PROBLEM DETAILS: Reproduce only this span: the line containing "make_boards()", the line containing "obj.parent = None", and every line between them, all exactly as given.
+++
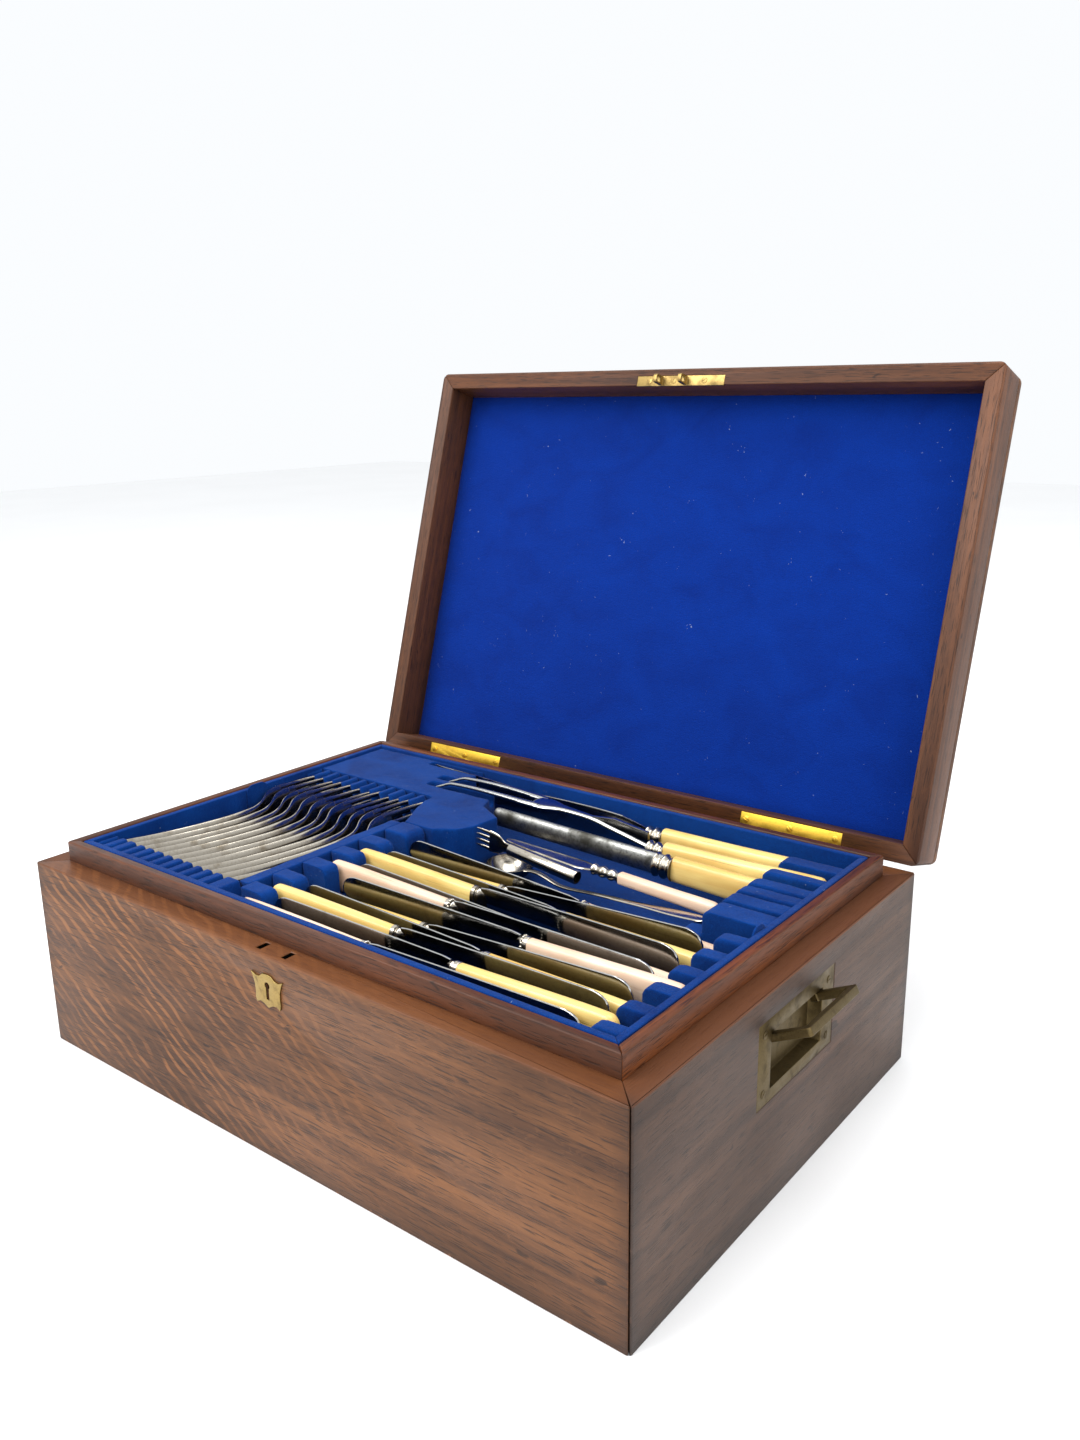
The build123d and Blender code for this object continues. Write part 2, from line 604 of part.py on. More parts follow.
def table_fork():
    """A table fork on edge: handle end at y = 0, tips at FORK_LONG, width along Z, bow along X."""
    stations = [(0, 0), (34, 2.4), (70, 6.4), (104, 9.2), (122, 6.6), (146, -1.6), (168, -3.4)]
    stations += [(188, -1.4), (FORK_LONG, 2.6)]
    thick = [1.8, 2.2, 2.8, 3.4, 3.0, 2.2, 1.7, 1.4, 1.1]
    strip = prism(bowed(stations, thick), Plane.XY.offset(-13), 26)
    half = [(0, 5.0), (4, 9.2), (14, 10.0), (50, 6.0), (100, 3.3), (128, 5.0), (139, 10.0), (158, 12.2)]
    half.append((FORK_LONG, 9.6))
    fork = strip & prism(both_sides(half), Plane.YZ.offset(-8), 24)
    for z in (-6.0, 0.0, 6.0):
        fork -= block((-9, 14), (157.0, FORK_LONG + 1), (z - 1.0, z + 1.0))
    return fork


def make_forks():
    """Twelve table forks nested on edge in the comb."""
    one = Rot(0, -FORK_LEAN, 0) * table_fork()
    save("table_forks", *[Pos(FORK_X0 + n * FORK_PITCH, FORK_FRONT_Y, FORK_Z) * one for n in range(FORKS)])


def knife_blade():
    """Blade and ringed bolster on edge, from the handle at x = 0 towards +X, cutting edge down."""
    tip_x = BLADE_LONG
    outline = [(5.0, -7.6), (5.0, 9.0), (12.0, 9.8), (tip_x - 12, 10.6), (tip_x - 5.6, 9.2)]
    outline += [(tip_x - 1.6, 4.8), (tip_x, -1.0), (tip_x - 1.4, -5.0), (tip_x - 5.0, -8.2)]
    outline.append((tip_x - 10, -TIP_DEEP))
    blade = prism(outline, Plane.XZ.offset(-BLADE_THICK / 2), BLADE_THICK)
    tall = [(0, 8.0), (2.2, 8.0), (2.2, 7.0), (4.2, 7.6), (8.0, 6.4)]
    wide = [(0, 4.2), (2.2, 4.2), (2.2, 3.2), (4.2, 3.6), (8.0, 1.2)]
    side = prism(both_sides(tall), Plane.XZ.offset(-6), 12)
    return blade + (side & prism(both_sides(wide), Plane.XY.offset(-10), 20))


def handle_bar(long, butt, neck, thick):
    """A handle on edge along -X from x = 0: flat oval, deeper at the butt, its corners eased."""
    half = [(0, neck), (-long + BUTT_EASE, butt), (-long + 1.8, butt * 0.86), (-long, butt * 0.5)]
    bar = prism(both_sides(half), Plane.XZ.offset(-thick / 2), thick)
    long_edges = [e for e in bar.edges() if e.length > long / 2]
    return chamfer(long_edges, min(thick, butt) * 0.27)


def knife_place(knife, turn):
    """Where a knife lies: its tip stays level while its butt may have sunk in the slot."""
    neck_x, butt_y, yaw, drop, _ = knife
    to_tip = BLADE_LONG if turn == 0 else -BLADE_LONG
    tip_y = butt_y + KNIFE_LONG * sin(radians(yaw)) * (1 if turn == 0 else -1)
    pitch = degrees(asin(drop / KNIFE_LONG))
    tip = Pos(neck_x + to_tip, tip_y, KNIFE_Z) * Rot(0, 0, turn + yaw)
    return tip * Rot(0, -pitch, 0) * Pos(-BLADE_LONG, 0, 0)


def make_knives():
    """Twelve table knives, their handles in two shades."""
    blade = knife_blade()
    handle = handle_bar(HANDLE_LONG, BUTT_HALF, 8.2, KNIFE_THICK)
    places = [(knife_place(knife, 0), knife[4]) for knife in LEFT_KNIVES]
    places += [(knife_place(knife, 180), knife[4]) for knife in RIGHT_KNIVES]
    save("knife_blades", *[place * blade for place, _ in places])
    save("knife_handles_yellow", *[place * handle for place, pale in places if not pale])
    save("knife_handles_pale", *[place * handle for place, pale in places if pale])


def ferrule(rings, radius, long):
    """A turned ferrule along -X from x = 0: rings of one radius with coves between."""
    step = long / (2 * rings)
    return turned([(-n * step, radius if n % 2 == 0 else radius * 0.74) for n in range(2 * rings + 1)])


def make_carving_set():
    """Carving knife, fork and steel along the back, handles to the right."""
    bolster = 13.0
    to_right = Rot(0, 0, 180)
    place = Pos(75.0, 125.4, 129.0) * Rot(0, 0, -1.0)
    outline = [(-12, -5.5), (-18, -11.0), (-70, -11.6), (-130, -9.0), (-180, -1.0), (-208, 8.0), (-220, 14.0)]
    outline += [(-176, 13.4), (-113, 10.8), (-65, 11.2), (-37, 10.3), (-17, 6.5), (-12, 5.5)]
    save("carving_knife", place * (prism(outline, Plane.XZ.offset(-1.1), 2.2) + ferrule(2, 7.4, bolster)))
    handles = [place * to_right * handle_bar(110.0, 9.6, 8.2, 10.4)]

    place = Pos(92.0, 100.2, 131.0)
    save("carving_fork", place * (carving_fork() + ferrule(2, 6.4, bolster)))
    handles.append(place * to_right * handle_bar(117.0, 9.8, 7.6, 10.0))

    place = Pos(111.0, 79.9, 131.0) * Rot(0, 1.8, 0)
    rod_long = 153.0
    nose_long = 4.0
    sections = []
    for along, share in ((-rod_long, 0.45), (-rod_long + nose_long, 1.0), (-bolster / 2, 1.0)):
        oval = [(4.0 * share * cos(radians(a)), 7.6 * share * sin(radians(a))) for a in range(0, 360, 30)]
        sections.append(Plane.YZ.offset(along) * make_face(Polyline(*oval, close=True)))
    rod = loft(sections, ruled=True)
    save("sharpening_steel", place * (rod + ferrule(2, 8.4, bolster)))
    handles.append(place * to_right * handle_bar(100.0, 10.4, 8.6, 9.2))
    save("carving_handles", *handles)


def carving_fork():
    """A two-pronged carving fork along -X from its bolster, bowed upward, its guard folded on the shank."""
    stations = [(-8, 0), (-42, 7.5), (-64, 12.0), (-110, 14.6), (-160, 16.0), (-184, 15.4)]
    stations += [(-197, 11.5), (-207, 7.6)]
    thick = [5.0, 4.6, 4.2, 3.8, 3.2, 2.6, 2.0, 1.2]
    above = [(x, z + t / 2) for (x, z), t in zip(stations, thick)]
    below = [(x, z - t / 2) for (x, z), t in zip(stations, thick)]
    strip = prism(above + below[::-1], Plane.XZ.offset(-12), 24)
    half = [(0, 3.2), (-64, 3.0), (-84, 4.2), (-100, 9.0), (-112, 10.2), (-207, 9.4)]
    fork = strip & prism(both_sides(half), Plane.XY.offset(-20), 60)
    crotch = [(-106, 0), (-114, 4.4), (-150, 6.0), (-212, 6.2)]
    fork -= prism(both_sides(crotch[1:]) + crotch[:1], Plane.XY.offset(-20), 60)
    guard = [(-14, 1.0), (-14, 12.0), (-42, 16.0), (-64, 13.6), (-64, 11.0), (-42, 6.0)]
    return fork + prism(guard, Plane.XZ.offset(-1.3), 2.6)


def make_server():
    """An ivory-handled server: turned ferrule and a narrowing flat blade."""
    place = Pos(90.0, 49.0, 130.0) * Rot(0, 0, -3.5) * Rot(0, 1.2, 0)
    half = [(-20, 2.6), (-34, 6.2), (-48, 5.8), (-96, 3.2), (-100, 1.4)]
    blade = prism(both_sides(half), Plane.XY.offset(-0.8), 1.6)
    save("server_blade", place * (blade + ferrule(3, 3.9, 22.0)))
    save("server_handle", place * Rot(0, 0, 180) * handle_bar(75.0, 4.6, 4.0, 7.6))


def make_spoon():
    """A serving spoon on the tray's floor, its stem rising to the right."""
    radius = 19.0
    wall = 1.4
    rim = -6.5
    shells = []
    for ball in (radius, radius - wall):
        levels = [rim, -ball * 0.6, -ball * 0.82, -ball * 0.95, -ball]
        rings = [(level, max(sqrt(ball * ball - level * level), 2.0)) for level in levels]
        shells.append(loft([Plane.XY.offset(z) * RegularPolygon(r, 16) for z, r in rings], ruled=True))
    bowl = shells[0] - shells[1]
    stations = [(15.6, rim - 0.6), (28, rim + 0.4), (50, rim - 2.6), (80, rim + 1.2), (140, rim + 8.6)]
    stations.append((174, rim + 12.8))
    thick = [1.4, 2.4, 2.2, 1.8, 1.8, 1.6]
    above = [(x, z + t / 2) for (x, z), t in zip(stations, thick)]
    below = [(x, z - t / 2) for (x, z), t in zip(stations, thick)]
    half = [(14, 4.4), (24, 2.2), (60, 1.8), (120, 2.8), (152, 4.8), (168, 4.4), (174, 2.2)]
    stem = prism(above + below[::-1], Plane.XZ.offset(-6), 12)
    stem &= prism(both_sides(half), Plane.XY.offset(-20), 40)
    place = Pos(-5.5, 52.5, TRAY_FLOOR + 0.1 + radius) * Rot(0, 0, -8.3)
    save("serving_spoon", place * (bowl + stem))


def make_tube_fork():
    """A small fork on edge whose handle is an open tube."""
    outer = 4.6
    tube_long = 58.0
    tube = Pos(-tube_long / 2, 0, 0) * ALONG_X * round_bar(outer, tube_long, 16)
    tube -= Pos(-20.0, 0, 0) * ALONG_X * round_bar(outer - 0.9, 40.0, 16)
    half = [(-54, 3.4), (-62, 3.6), (-68, 7.0), (-74, 8.0), (-88, 7.2)]
    head = prism(both_sides(half), Plane.XZ.offset(-0.8), 1.6)
    for z in (-3.9, 0.0, 3.9):
        head -= Pos(-82.0, 0, z) * Box(14.0, 4.0, 1.3)
    place = Pos(63.0, 38.5, 127.0) * Rot(0, 0, -1.5) * Rot(0, 6.0, 0)
    save("tube_fork", place * (tube + head))


make_boards()
make_linings()
make_lock()
make_hinges()
make_handles()
make_lid()
make_tray_box()
make_racks()
make_forks()
make_knives()
make_carving_set()
make_server()
make_spoon()
make_tube_fork()
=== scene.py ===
"""Looks of the oak cutlery chest: timber, baize, brass and cutlery fitted over the frame's own solids.

Lengths are in millimetres where a table or a field says so and in metres everywhere else. +Z is up, +X runs
to the right of the keyhole side and +Y towards the hinges, as in the frame.
"""

from __future__ import annotations

import json
import logging
import math
from dataclasses import dataclass, field
from enum import Enum
from typing import Callable, Sequence

import bmesh
import bpy
import numpy as np
from mathutils import Matrix, Vector, noise
from mathutils.bvhtree import BVHTree

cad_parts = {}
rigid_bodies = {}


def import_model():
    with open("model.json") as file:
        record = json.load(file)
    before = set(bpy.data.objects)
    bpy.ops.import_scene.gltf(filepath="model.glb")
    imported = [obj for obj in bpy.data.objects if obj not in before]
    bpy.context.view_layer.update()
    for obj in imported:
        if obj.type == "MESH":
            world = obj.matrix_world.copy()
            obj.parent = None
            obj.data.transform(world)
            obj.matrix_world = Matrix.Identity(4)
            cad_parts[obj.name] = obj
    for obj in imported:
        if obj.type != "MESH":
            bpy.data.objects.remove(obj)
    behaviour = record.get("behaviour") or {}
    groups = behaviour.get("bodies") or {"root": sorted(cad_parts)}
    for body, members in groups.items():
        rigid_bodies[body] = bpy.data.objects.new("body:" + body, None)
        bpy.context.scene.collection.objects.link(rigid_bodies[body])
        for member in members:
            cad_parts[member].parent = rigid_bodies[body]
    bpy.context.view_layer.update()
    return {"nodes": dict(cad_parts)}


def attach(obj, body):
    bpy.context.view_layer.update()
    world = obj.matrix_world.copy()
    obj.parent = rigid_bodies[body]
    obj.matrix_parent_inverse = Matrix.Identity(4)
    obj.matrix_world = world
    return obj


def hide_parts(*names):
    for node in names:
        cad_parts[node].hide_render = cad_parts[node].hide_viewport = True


LOG = logging.getLogger("cutlery_chest")

Triple = tuple[float, float, float]
Colour = Triple
Table = Sequence[tuple[float, float]]
Carry = Callable[[float, float, float], Vector]
Socket = bpy.types.NodeSocket
Material = bpy.types.Material
Mesh = bpy.types.Mesh
NodeTree = bpy.types.NodeTree
Piece = bpy.types.Object

MM = 0.001
LEVEL: Table = ((0.0, 0.0), (1.0, 0.0))

# How far the lid stands open, in degrees, and the hinges' line, in millimetres.
LID_OPEN = 106.7
AXIS_Y = 165.35
AXIS_Z = 132.2

# Heights of the ledge round the box and of the shut lid's underside, in millimetres.
LEDGE_Z = 132.0
LID_Z0 = 132.4

# Places of the hinges and their screws, in millimetres, and how far a screw may be turned, in radians.
HINGE_X = 148.5
HINGE_SCREW_Y = 156.9
HINGE_SCREWS = (-33.5, 0.0, 33.5)
SCREW_TURN = (0.0, 0.0, 3.1)

# Points closer than this, in metres, are one; faces bent by less than this, in degrees, are flat.
WELD = 2e-6
FLAT = 0.5

# How often a bevel is halved, and how closely its faces are tried, in metres and in points along a side.
EASE_TRIES = 4
SAMPLE_STEP = 0.008
MOST_SAMPLES = 16


def srgb(red: int, green: int, blue: int) -> Colour:
    """Turns a colour as seen on a screen into the linear values that shaders use."""
    parts = [c / 255.0 for c in (red, green, blue)]
    return tuple(p / 12.92 if p <= 0.04045 else ((p + 0.055) / 1.055) ** 2.4 for p in parts)


class Body(Enum):
    """The moving bodies that pieces ride on."""

    CASE = "case"
    LID = "lid"
    TRAY = "tray"
    BAIL_RIGHT = "bail_right"
    BAIL_LEFT = "bail_left"


class Slot(Enum):
    """The record's material slots."""

    OAK = "oak"
    LID_OAK = "lid_oak"
    DARK_OAK = "dark_oak"
    FELT = "blue_felt"
    BAIZE = "tray_baize"
    BRASS = "hinge_brass"
    AGED = "aged_brass"
    STEEL = "blade_steel"
    PLATE = "silver_plate"
    YELLOW = "yellow_handle"
    PALE = "pale_handle"


class Grain(Enum):
    """The axis that a board's grain runs along."""

    ALONG_X = 0
    ALONG_Y = 1


# ------------------------------------------------------------------ finishes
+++
COMPLETE ANSWER:
make_boards()
make_linings()
make_lock()
make_hinges()
make_handles()
make_lid()
make_tray_box()
make_racks()
make_forks()
make_knives()
make_carving_set()
make_server()
make_spoon()
make_tube_fork()
=== scene.py ===
"""Looks of the oak cutlery chest: timber, baize, brass and cutlery fitted over the frame's own solids.

Lengths are in millimetres where a table or a field says so and in metres everywhere else. +Z is up, +X runs
to the right of the keyhole side and +Y towards the hinges, as in the frame.
"""

from __future__ import annotations

import json
import logging
import math
from dataclasses import dataclass, field
from enum import Enum
from typing import Callable, Sequence

import bmesh
import bpy
import numpy as np
from mathutils import Matrix, Vector, noise
from mathutils.bvhtree import BVHTree

cad_parts = {}
rigid_bodies = {}


def import_model():
    with open("model.json") as file:
        record = json.load(file)
    before = set(bpy.data.objects)
    bpy.ops.import_scene.gltf(filepath="model.glb")
    imported = [obj for obj in bpy.data.objects if obj not in before]
    bpy.context.view_layer.update()
    for obj in imported:
        if obj.type == "MESH":
            world = obj.matrix_world.copy()
            obj.parent = None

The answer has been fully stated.